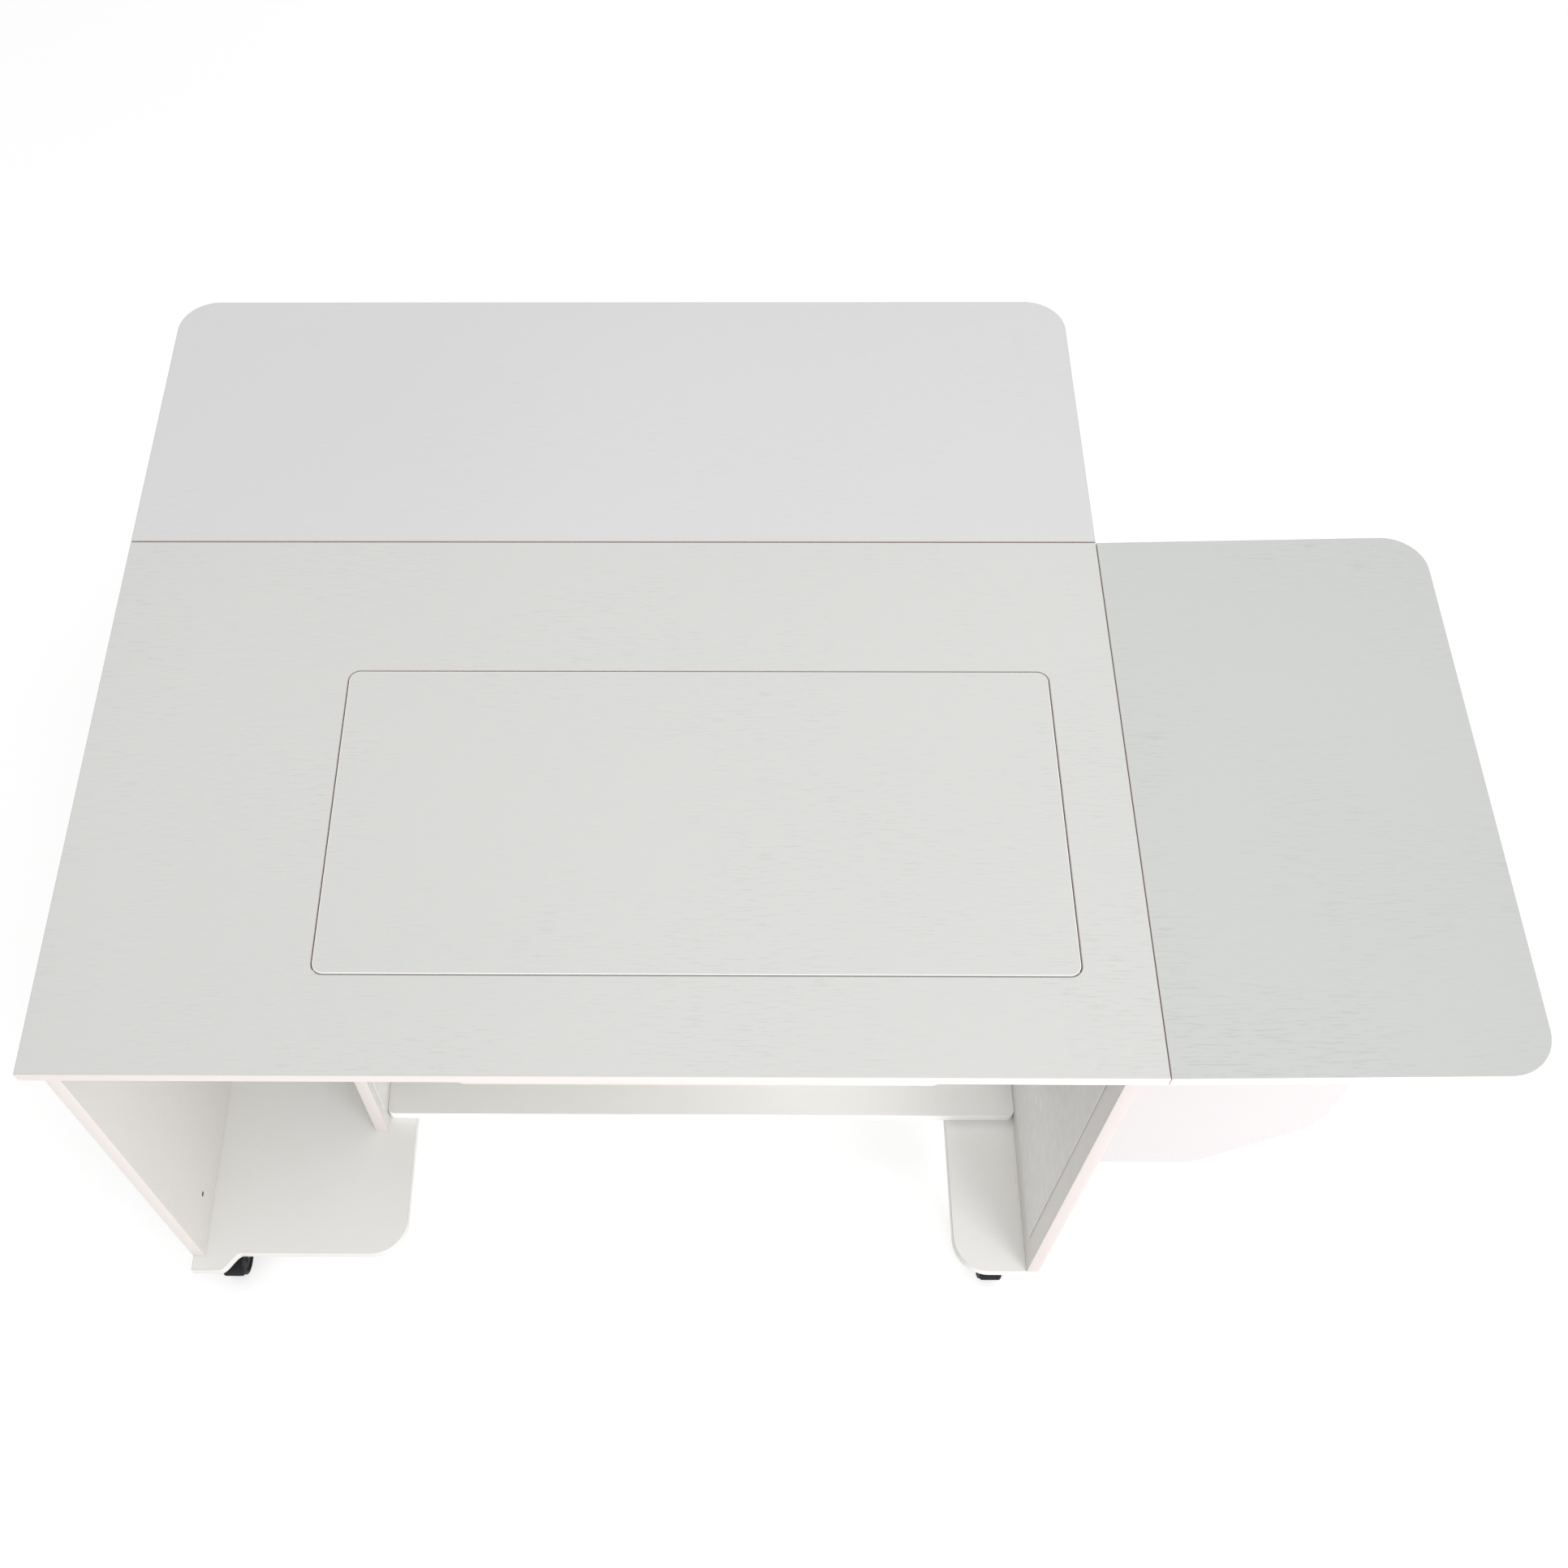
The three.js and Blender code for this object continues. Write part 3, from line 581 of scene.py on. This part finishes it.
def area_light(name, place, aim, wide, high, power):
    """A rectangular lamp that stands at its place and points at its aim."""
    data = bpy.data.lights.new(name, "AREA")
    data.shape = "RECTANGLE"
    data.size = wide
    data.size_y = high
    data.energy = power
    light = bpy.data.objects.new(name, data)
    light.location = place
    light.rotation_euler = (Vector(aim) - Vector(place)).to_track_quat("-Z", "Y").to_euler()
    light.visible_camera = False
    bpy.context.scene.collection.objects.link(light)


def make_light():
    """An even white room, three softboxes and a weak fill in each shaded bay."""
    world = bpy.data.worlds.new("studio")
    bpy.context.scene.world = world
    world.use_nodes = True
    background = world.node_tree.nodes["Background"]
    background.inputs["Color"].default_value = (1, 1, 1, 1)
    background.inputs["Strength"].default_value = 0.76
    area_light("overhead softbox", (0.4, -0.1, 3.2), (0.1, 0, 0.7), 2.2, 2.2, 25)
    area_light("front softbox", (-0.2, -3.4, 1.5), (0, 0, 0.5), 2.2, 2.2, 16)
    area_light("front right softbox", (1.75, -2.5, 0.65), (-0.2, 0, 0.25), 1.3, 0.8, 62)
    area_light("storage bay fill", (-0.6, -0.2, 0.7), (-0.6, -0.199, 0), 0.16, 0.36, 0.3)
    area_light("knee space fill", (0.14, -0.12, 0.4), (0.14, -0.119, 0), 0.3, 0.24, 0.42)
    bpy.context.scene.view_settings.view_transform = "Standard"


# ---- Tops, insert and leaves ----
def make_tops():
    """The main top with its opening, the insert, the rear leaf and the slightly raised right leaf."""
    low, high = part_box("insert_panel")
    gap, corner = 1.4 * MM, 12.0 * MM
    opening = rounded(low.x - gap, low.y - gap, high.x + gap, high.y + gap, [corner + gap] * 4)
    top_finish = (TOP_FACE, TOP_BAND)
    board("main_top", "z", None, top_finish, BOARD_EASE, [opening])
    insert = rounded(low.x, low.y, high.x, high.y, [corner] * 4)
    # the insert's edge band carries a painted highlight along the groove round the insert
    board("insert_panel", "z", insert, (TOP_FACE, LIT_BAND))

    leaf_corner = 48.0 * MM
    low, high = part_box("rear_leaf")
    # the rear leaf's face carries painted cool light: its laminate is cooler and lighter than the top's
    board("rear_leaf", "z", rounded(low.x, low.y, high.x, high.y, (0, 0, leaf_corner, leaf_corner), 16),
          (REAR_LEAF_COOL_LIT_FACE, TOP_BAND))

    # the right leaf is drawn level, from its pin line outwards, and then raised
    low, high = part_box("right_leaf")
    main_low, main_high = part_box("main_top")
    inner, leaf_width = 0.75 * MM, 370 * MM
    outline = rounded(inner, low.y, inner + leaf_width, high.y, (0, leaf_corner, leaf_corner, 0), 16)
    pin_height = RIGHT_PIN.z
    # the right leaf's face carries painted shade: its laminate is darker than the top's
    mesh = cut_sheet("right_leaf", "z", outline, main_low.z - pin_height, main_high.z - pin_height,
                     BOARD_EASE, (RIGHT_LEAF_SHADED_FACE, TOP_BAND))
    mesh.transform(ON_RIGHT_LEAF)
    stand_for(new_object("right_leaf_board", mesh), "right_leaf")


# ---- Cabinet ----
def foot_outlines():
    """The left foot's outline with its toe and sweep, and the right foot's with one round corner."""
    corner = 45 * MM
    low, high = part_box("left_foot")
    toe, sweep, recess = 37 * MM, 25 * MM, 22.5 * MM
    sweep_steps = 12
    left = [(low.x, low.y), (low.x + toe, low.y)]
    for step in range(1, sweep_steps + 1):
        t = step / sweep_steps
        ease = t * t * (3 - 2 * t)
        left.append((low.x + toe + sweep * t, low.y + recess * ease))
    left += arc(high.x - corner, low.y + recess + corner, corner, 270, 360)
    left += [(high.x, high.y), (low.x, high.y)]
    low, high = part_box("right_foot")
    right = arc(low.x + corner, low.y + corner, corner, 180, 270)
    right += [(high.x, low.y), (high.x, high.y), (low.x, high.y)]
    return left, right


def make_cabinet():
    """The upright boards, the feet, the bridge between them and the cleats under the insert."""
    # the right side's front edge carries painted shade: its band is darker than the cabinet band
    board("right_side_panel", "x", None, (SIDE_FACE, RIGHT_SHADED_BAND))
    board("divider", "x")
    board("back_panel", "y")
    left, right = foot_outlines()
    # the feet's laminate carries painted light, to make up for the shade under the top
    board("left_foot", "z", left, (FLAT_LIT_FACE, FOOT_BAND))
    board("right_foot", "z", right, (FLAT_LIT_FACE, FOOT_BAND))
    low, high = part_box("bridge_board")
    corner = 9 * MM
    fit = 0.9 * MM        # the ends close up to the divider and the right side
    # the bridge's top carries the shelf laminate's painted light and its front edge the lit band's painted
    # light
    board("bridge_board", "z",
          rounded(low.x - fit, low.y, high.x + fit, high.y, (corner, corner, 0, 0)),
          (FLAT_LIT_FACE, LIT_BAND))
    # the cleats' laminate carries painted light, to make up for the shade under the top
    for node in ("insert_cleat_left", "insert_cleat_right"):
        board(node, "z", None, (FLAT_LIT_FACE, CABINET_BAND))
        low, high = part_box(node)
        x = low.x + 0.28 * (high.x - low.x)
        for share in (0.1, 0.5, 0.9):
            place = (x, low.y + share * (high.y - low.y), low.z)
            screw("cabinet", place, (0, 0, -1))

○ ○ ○

== SET EXERCISE ==
Word for word, quote all of the data above.

== RESULT ==
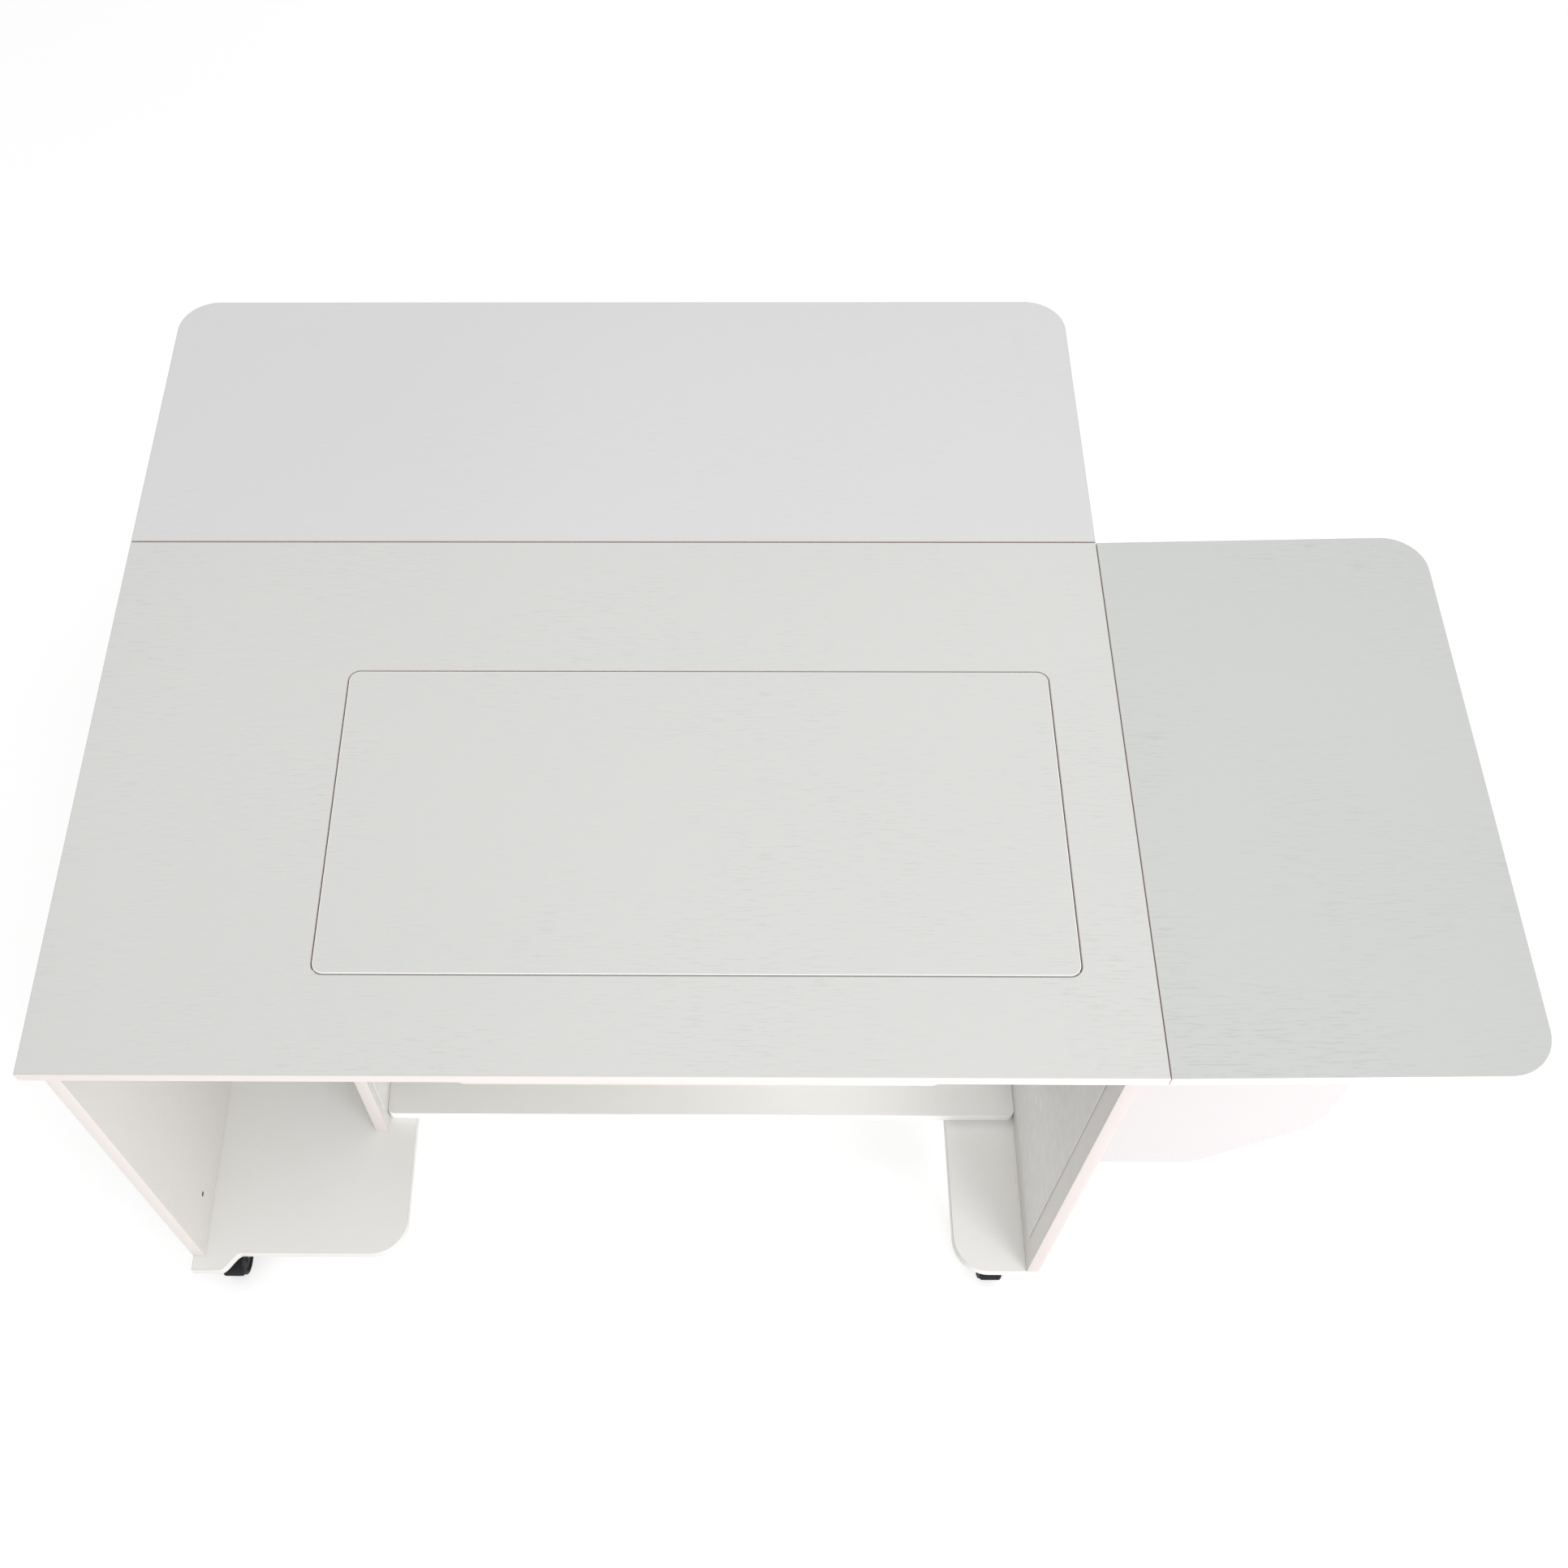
The three.js and Blender code for this object continues. Write part 3, from line 581 of scene.py on. This part finishes it.
def area_light(name, place, aim, wide, high, power):
    """A rectangular lamp that stands at its place and points at its aim."""
    data = bpy.data.lights.new(name, "AREA")
    data.shape = "RECTANGLE"
    data.size = wide
    data.size_y = high
    data.energy = power
    light = bpy.data.objects.new(name, data)
    light.location = place
    light.rotation_euler = (Vector(aim) - Vector(place)).to_track_quat("-Z", "Y").to_euler()
    light.visible_camera = False
    bpy.context.scene.collection.objects.link(light)


def make_light():
    """An even white room, three softboxes and a weak fill in each shaded bay."""
    world = bpy.data.worlds.new("studio")
    bpy.context.scene.world = world
    world.use_nodes = True
    background = world.node_tree.nodes["Background"]
    background.inputs["Color"].default_value = (1, 1, 1, 1)
    background.inputs["Strength"].default_value = 0.76
    area_light("overhead softbox", (0.4, -0.1, 3.2), (0.1, 0, 0.7), 2.2, 2.2, 25)
    area_light("front softbox", (-0.2, -3.4, 1.5), (0, 0, 0.5), 2.2, 2.2, 16)
    area_light("front right softbox", (1.75, -2.5, 0.65), (-0.2, 0, 0.25), 1.3, 0.8, 62)
    area_light("storage bay fill", (-0.6, -0.2, 0.7), (-0.6, -0.199, 0), 0.16, 0.36, 0.3)
    area_light("knee space fill", (0.14, -0.12, 0.4), (0.14, -0.119, 0), 0.3, 0.24, 0.42)
    bpy.context.scene.view_settings.view_transform = "Standard"


# ---- Tops, insert and leaves ----
def make_tops():
    """The main top with its opening, the insert, the rear leaf and the slightly raised right leaf."""
    low, high = part_box("insert_panel")
    gap, corner = 1.4 * MM, 12.0 * MM
    opening = rounded(low.x - gap, low.y - gap, high.x + gap, high.y + gap, [corner + gap] * 4)
    top_finish = (TOP_FACE, TOP_BAND)
    board("main_top", "z", None, top_finish, BOARD_EASE, [opening])
    insert = rounded(low.x, low.y, high.x, high.y, [corner] * 4)
    # the insert's edge band carries a painted highlight along the groove round the insert
    board("insert_panel", "z", insert, (TOP_FACE, LIT_BAND))

    leaf_corner = 48.0 * MM
    low, high = part_box("rear_leaf")
    # the rear leaf's face carries painted cool light: its laminate is cooler and lighter than the top's
    board("rear_leaf", "z", rounded(low.x, low.y, high.x, high.y, (0, 0, leaf_corner, leaf_corner), 16),
          (REAR_LEAF_COOL_LIT_FACE, TOP_BAND))

    # the right leaf is drawn level, from its pin line outwards, and then raised
    low, high = part_box("right_leaf")
    main_low, main_high = part_box("main_top")
    inner, leaf_width = 0.75 * MM, 370 * MM
    outline = rounded(inner, low.y, inner + leaf_width, high.y, (0, leaf_corner, leaf_corner, 0), 16)
    pin_height = RIGHT_PIN.z
    # the right leaf's face carries painted shade: its laminate is darker than the top's
    mesh = cut_sheet("right_leaf", "z", outline, main_low.z - pin_height, main_high.z - pin_height,
                     BOARD_EASE, (RIGHT_LEAF_SHADED_FACE, TOP_BAND))
    mesh.transform(ON_RIGHT_LEAF)
    stand_for(new_object("right_leaf_board", mesh), "right_leaf")


# ---- Cabinet ----
def foot_outlines():
    """The left foot's outline with its toe and sweep, and the right foot's with one round corner."""
    corner = 45 * MM
    low, high = part_box("left_foot")
    toe, sweep, recess = 37 * MM, 25 * MM, 22.5 * MM
    sweep_steps = 12
    left = [(low.x, low.y), (low.x + toe, low.y)]
    for step in range(1, sweep_steps + 1):
        t = step / sweep_steps
        ease = t * t * (3 - 2 * t)
        left.append((low.x + toe + sweep * t, low.y + recess * ease))
    left += arc(high.x - corner, low.y + recess + corner, corner, 270, 360)
    left += [(high.x, high.y), (low.x, high.y)]
    low, high = part_box("right_foot")
    right = arc(low.x + corner, low.y + corner, corner, 180, 270)
    right += [(high.x, low.y), (high.x, high.y), (low.x, high.y)]
    return left, right


def make_cabinet():
    """The upright boards, the feet, the bridge between them and the cleats under the insert."""
    # the right side's front edge carries painted shade: its band is darker than the cabinet band
    board("right_side_panel", "x", None, (SIDE_FACE, RIGHT_SHADED_BAND))
    board("divider", "x")
    board("back_panel", "y")
    left, right = foot_outlines()
    # the feet's laminate carries painted light, to make up for the shade under the top
    board("left_foot", "z", left, (FLAT_LIT_FACE, FOOT_BAND))
    board("right_foot", "z", right, (FLAT_LIT_FACE, FOOT_BAND))
    low, high = part_box("bridge_board")
    corner = 9 * MM
    fit = 0.9 * MM        # the ends close up to the divider and the right side
    # the bridge's top carries the shelf laminate's painted light and its front edge the lit band's painted
    # light
    board("bridge_board", "z",
          rounded(low.x - fit, low.y, high.x + fit, high.y, (corner, corner, 0, 0)),
          (FLAT_LIT_FACE, LIT_BAND))
    # the cleats' laminate carries painted light, to make up for the shade under the top
    for node in ("insert_cleat_left", "insert_cleat_right"):
        board(node, "z", None, (FLAT_LIT_FACE, CABINET_BAND))
        low, high = part_box(node)
        x = low.x + 0.28 * (high.x - low.x)
        for share in (0.1, 0.5, 0.9):
            place = (x, low.y + share * (high.y - low.y), low.z)
            screw("cabinet", place, (0, 0, -1))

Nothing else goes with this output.